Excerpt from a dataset
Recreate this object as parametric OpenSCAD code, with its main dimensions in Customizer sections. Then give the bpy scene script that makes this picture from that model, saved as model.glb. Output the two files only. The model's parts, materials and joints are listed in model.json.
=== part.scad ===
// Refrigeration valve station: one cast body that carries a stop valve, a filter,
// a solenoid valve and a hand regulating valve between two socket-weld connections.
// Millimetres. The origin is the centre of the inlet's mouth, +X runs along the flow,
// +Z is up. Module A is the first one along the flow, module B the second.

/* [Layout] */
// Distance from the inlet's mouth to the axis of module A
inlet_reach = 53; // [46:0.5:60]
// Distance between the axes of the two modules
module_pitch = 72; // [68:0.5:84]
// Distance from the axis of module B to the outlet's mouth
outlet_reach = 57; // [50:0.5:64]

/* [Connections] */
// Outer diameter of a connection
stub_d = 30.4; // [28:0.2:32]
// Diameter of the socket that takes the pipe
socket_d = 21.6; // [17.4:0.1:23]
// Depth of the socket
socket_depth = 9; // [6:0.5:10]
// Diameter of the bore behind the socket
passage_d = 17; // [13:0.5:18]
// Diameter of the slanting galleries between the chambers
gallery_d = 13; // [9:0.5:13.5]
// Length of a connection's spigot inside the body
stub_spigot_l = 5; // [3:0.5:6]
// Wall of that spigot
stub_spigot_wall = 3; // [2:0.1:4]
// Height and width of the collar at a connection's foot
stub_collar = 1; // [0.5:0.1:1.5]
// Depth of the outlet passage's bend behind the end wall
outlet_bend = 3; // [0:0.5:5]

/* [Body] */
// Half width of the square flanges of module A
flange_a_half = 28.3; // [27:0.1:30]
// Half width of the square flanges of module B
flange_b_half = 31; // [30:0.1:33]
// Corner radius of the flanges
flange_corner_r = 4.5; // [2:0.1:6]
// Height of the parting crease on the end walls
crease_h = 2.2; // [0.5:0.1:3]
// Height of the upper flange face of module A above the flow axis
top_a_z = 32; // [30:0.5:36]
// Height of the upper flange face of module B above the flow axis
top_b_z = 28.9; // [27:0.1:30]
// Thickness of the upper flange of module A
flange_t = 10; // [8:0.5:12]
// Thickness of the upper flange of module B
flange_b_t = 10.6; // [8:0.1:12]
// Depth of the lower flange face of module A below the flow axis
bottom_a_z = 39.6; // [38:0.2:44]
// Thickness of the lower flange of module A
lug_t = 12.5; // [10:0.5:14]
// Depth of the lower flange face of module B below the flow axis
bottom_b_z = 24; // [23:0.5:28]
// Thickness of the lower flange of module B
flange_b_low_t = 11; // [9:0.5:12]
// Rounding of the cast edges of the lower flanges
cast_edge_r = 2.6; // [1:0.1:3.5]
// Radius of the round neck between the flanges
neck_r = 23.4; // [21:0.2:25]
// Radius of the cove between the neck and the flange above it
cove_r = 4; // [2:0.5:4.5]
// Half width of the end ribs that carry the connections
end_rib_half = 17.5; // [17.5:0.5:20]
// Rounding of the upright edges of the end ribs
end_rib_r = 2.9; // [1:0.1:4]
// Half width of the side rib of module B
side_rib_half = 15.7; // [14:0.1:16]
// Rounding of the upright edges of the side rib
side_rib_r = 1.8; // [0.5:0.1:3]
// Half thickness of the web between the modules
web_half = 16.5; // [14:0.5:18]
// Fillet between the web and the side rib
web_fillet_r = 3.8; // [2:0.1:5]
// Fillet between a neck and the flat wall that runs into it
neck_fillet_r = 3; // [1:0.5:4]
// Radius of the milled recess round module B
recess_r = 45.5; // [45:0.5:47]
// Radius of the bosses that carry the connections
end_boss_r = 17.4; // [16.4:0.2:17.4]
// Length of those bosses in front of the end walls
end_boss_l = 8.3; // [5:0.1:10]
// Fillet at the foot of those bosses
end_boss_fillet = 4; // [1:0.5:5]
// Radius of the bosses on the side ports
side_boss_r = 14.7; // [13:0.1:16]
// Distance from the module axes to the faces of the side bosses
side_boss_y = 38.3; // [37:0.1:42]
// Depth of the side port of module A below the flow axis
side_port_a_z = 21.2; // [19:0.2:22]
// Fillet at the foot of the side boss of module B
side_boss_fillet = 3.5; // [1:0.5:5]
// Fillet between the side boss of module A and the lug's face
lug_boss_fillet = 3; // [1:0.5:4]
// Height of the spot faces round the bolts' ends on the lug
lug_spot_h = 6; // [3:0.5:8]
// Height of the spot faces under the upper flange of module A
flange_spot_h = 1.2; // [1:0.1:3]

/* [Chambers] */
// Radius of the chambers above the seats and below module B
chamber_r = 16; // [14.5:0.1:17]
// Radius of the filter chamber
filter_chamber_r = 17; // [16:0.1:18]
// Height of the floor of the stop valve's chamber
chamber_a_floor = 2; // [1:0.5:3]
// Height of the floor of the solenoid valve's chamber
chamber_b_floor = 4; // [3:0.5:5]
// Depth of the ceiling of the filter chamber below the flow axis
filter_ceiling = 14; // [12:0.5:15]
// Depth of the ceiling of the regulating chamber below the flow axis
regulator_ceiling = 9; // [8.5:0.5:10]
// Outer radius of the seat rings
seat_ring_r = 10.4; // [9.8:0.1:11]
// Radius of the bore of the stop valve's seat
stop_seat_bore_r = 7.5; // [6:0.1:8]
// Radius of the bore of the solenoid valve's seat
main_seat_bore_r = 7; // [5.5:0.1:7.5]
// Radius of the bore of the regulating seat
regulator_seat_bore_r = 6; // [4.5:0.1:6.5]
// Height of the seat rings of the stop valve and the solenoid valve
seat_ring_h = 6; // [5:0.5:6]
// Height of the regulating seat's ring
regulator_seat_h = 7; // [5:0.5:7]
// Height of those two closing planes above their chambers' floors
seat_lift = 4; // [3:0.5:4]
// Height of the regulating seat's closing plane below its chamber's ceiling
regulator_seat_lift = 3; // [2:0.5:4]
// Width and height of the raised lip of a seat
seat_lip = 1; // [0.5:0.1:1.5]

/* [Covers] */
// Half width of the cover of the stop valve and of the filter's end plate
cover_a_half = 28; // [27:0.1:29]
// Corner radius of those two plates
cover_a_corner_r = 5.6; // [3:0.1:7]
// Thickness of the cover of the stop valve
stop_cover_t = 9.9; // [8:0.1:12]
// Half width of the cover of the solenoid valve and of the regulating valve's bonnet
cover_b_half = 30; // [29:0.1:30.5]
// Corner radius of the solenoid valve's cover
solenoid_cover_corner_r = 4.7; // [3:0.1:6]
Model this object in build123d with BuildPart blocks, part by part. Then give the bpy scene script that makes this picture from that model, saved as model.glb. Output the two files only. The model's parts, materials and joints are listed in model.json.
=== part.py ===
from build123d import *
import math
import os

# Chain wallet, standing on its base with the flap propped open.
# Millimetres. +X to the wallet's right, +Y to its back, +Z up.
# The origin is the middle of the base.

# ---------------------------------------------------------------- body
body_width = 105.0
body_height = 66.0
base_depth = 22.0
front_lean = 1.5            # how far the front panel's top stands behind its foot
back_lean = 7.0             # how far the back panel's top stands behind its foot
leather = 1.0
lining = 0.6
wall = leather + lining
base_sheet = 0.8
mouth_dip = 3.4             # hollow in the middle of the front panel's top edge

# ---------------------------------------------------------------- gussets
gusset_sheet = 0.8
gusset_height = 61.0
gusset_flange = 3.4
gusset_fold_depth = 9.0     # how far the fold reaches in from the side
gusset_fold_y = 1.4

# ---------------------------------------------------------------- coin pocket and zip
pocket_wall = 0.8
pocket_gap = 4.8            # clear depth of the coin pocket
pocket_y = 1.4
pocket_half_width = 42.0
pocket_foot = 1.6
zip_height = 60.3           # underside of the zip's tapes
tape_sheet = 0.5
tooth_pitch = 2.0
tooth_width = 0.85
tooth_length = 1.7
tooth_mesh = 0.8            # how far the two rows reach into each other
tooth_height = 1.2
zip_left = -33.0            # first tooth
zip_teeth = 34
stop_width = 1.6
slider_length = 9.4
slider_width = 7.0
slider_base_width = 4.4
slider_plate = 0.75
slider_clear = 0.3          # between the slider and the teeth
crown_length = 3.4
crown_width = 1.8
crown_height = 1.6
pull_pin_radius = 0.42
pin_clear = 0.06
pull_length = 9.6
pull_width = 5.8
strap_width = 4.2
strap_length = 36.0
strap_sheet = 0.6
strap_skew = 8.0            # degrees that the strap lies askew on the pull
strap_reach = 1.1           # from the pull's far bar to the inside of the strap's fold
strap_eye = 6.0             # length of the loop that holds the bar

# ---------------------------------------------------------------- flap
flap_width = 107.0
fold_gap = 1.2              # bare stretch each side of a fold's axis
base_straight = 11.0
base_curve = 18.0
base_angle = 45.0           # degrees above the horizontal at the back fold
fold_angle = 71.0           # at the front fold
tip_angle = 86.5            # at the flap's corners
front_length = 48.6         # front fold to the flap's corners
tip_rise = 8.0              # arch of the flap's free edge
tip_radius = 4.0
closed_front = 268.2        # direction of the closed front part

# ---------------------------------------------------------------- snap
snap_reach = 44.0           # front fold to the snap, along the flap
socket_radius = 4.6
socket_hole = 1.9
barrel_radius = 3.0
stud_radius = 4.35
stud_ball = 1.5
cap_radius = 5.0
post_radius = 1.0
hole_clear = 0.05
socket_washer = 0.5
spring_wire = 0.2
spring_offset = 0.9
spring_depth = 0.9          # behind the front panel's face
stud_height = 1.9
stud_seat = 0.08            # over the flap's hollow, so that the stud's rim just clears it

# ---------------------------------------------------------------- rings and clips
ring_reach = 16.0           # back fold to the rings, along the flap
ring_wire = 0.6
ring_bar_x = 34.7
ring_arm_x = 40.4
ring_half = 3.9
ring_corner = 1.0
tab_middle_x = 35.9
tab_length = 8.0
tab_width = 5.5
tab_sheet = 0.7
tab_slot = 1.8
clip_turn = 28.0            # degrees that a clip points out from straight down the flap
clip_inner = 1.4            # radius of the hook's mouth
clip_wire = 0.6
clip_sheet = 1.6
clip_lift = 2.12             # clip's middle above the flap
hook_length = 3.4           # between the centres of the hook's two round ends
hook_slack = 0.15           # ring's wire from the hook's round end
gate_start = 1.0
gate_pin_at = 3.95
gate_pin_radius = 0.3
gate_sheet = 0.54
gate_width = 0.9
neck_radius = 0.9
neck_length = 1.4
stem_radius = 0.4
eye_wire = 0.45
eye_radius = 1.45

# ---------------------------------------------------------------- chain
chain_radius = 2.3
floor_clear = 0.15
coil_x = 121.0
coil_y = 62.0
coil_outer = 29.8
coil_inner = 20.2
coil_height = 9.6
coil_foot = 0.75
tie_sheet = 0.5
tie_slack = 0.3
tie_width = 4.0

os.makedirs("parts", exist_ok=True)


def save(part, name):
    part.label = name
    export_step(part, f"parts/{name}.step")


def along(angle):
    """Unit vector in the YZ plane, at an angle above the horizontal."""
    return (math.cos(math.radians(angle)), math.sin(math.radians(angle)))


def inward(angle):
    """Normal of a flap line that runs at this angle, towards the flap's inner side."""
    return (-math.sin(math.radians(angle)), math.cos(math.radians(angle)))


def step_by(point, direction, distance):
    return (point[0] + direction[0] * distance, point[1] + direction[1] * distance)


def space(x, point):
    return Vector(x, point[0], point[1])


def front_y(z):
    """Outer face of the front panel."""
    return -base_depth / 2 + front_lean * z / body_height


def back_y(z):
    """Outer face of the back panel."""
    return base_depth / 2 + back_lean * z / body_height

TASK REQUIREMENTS
Quote the records from their first line to the line with "outlet_reach = 57; // [50:0.5:64]", inclusive, without adding or dropping anything.

TASK RESPONSE
Recreate this object as parametric OpenSCAD code, with its main dimensions in Customizer sections. Then give the bpy scene script that makes this picture from that model, saved as model.glb. Output the two files only. The model's parts, materials and joints are listed in model.json.
=== part.scad ===
// Refrigeration valve station: one cast body that carries a stop valve, a filter,
// a solenoid valve and a hand regulating valve between two socket-weld connections.
// Millimetres. The origin is the centre of the inlet's mouth, +X runs along the flow,
// +Z is up. Module A is the first one along the flow, module B the second.

/* [Layout] */
// Distance from the inlet's mouth to the axis of module A
inlet_reach = 53; // [46:0.5:60]
// Distance between the axes of the two modules
module_pitch = 72; // [68:0.5:84]
// Distance from the axis of module B to the outlet's mouth
outlet_reach = 57; // [50:0.5:64]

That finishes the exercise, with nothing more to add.